__Short exercise__.
Extract the lines between the ones holding "addFrontTube();" and "zip(*points))), Vector(map(max, zip(*points)))", inclusive, exactly as written and nothing more.

__Available data__.
— Start —

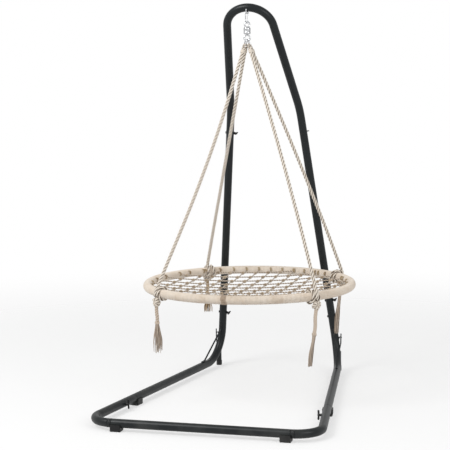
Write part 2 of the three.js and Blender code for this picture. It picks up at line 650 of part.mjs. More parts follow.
function addRope(rope) {
  const turned = new THREE.Group();
  turned.rotation.z = THREE.MathUtils.degToRad(rope.angle);
  const top = ROPE_ROUTE[0][1];
  const sag = (height) => rope.sag * Math.sin(Math.PI * Math.min(1, 1 - height / top));
  const path = pointPath(ROPE_ROUTE.map(([reach, height]) => vector(reach - sag(height), 0, height)));
  const section = new THREE.Shape(polygon(ROPE_RADIUS, ROPE_SIDES));
  addPiece(`rope_${rope.name}`, sweep(section, path), 'cotton', turned);

  const stemEnd = -KNOT_RADIUS - rope.stem + 20;
  const frayEnd = stemEnd - rope.fray;
  const tassel = addPiece(`tassel_${rope.name}`, lathe([
    [0, frayEnd], [FRAY_RADIUS, frayEnd], [FRAY_RADIUS * 0.8, stemEnd - 25], [STEM_ROPE_RADIUS, stemEnd],
    [STEM_ROPE_RADIUS, -KNOT_RADIUS - 4], [KNOT_RADIUS * 0.8, -12], [KNOT_RADIUS, 2],
    [KNOT_RADIUS * 0.55, KNOT_RADIUS * 0.75], [0, KNOT_RADIUS * 0.9],
  ], 10), 'cotton', seatGroup);
  const angle = THREE.MathUtils.degToRad(rope.angle);
  tassel.position.set(KNOT_DISTANCE * Math.cos(angle), KNOT_DISTANCE * Math.sin(angle), -KNOT_DROP);
  tassel.rotation.y = THREE.MathUtils.degToRad(rope.lean);
  seatGroup.add(turned);
}

addFrontTube();
addTopArch();
for (const side of [-1, 1]) {
  addSideTubes(side);
  addBolts(side);
  addFeet(side);
  addLegCap(side);
  addBrace(side);
  addRopeLink(side);
}
addHangerLoop();
addQuickLink();
addSwivel();
addRing();
addNet();
ROPES.forEach(addRope);
model.add(seatGroup);

export default model;
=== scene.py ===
import json
import math
import random

import bmesh
import bpy
from mathutils import Matrix, Vector


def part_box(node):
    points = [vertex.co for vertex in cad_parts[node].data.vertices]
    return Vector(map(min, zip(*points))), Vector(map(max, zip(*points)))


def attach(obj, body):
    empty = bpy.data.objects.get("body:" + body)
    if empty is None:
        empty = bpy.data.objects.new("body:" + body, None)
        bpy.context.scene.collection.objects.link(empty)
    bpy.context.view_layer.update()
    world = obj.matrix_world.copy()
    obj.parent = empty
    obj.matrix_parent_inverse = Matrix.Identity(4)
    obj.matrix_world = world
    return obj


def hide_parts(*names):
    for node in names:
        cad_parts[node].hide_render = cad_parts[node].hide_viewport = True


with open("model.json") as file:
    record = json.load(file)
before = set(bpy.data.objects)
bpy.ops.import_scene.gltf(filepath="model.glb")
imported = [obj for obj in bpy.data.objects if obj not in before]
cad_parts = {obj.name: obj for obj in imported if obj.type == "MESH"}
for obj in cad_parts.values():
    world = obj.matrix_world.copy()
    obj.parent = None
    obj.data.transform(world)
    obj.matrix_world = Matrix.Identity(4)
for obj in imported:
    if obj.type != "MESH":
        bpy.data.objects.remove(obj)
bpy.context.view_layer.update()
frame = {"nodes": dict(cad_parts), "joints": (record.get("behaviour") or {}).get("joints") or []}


# Camera: it stands a little to the right of the swing and just above the seat, and is turned
# back towards it, with a long lens and no shift.
CAMERA_PLACE = (1.651, -6.140, 1.506)
CAMERA_TURN = math.radians(15.73)
CAMERA_PITCH = math.radians(-6.21)
CAMERA_ROLL = math.radians(-0.61)
CAMERA_LENS = 111.2

camera_data = bpy.data.cameras.new("camera")
camera_data.lens = CAMERA_LENS
camera = bpy.data.objects.new("camera", camera_data)
bpy.context.scene.collection.objects.link(camera)
turn = Matrix.Rotation(CAMERA_TURN, 4, "Z") @ Matrix.Rotation(math.pi / 2 + CAMERA_PITCH, 4, "X")
camera.matrix_world = Matrix.Translation(CAMERA_PLACE) @ turn @ Matrix.Rotation(CAMERA_ROLL, 4, "Z")
bpy.context.scene.camera = camera


# Ropes: four lengths of three-strand laid cotton rope, soft and cream, each spliced round a link
# under the swivel and running down outside the ring to a knot below it.
ROPE_DIAMETER = 0.0165
STRANDS = 3
LAY_LENGTH = 0.056
STRAND_SWELL = 1.06
ROPE_STEP = 0.004
SEAT_HEIGHT = 0.520
RING_RADIUS = 0.4795
WRAP_RADIUS = 0.0205
ROPES = {
    "front_left": {"angle": -131.5, "sag": 0.030},
    "front_right": {"angle": -39.5, "sag": -0.015},
    "rear_right": {"angle": 41.5, "sag": -0.008},
    "rear_left": {"angle": 129.5, "sag": 0.0},
}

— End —

__Solved problem__.
addFrontTube();
addTopArch();
for (const side of [-1, 1]) {
  addSideTubes(side);
  addBolts(side);
  addFeet(side);
  addLegCap(side);
  addBrace(side);
  addRopeLink(side);
}
addHangerLoop();
addQuickLink();
addSwivel();
addRing();
addNet();
ROPES.forEach(addRope);
model.add(seatGroup);

export default model;
=== scene.py ===
import json
import math
import random

import bmesh
import bpy
from mathutils import Matrix, Vector


def part_box(node):
    points = [vertex.co for vertex in cad_parts[node].data.vertices]
    return Vector(map(min, zip(*points))), Vector(map(max, zip(*points)))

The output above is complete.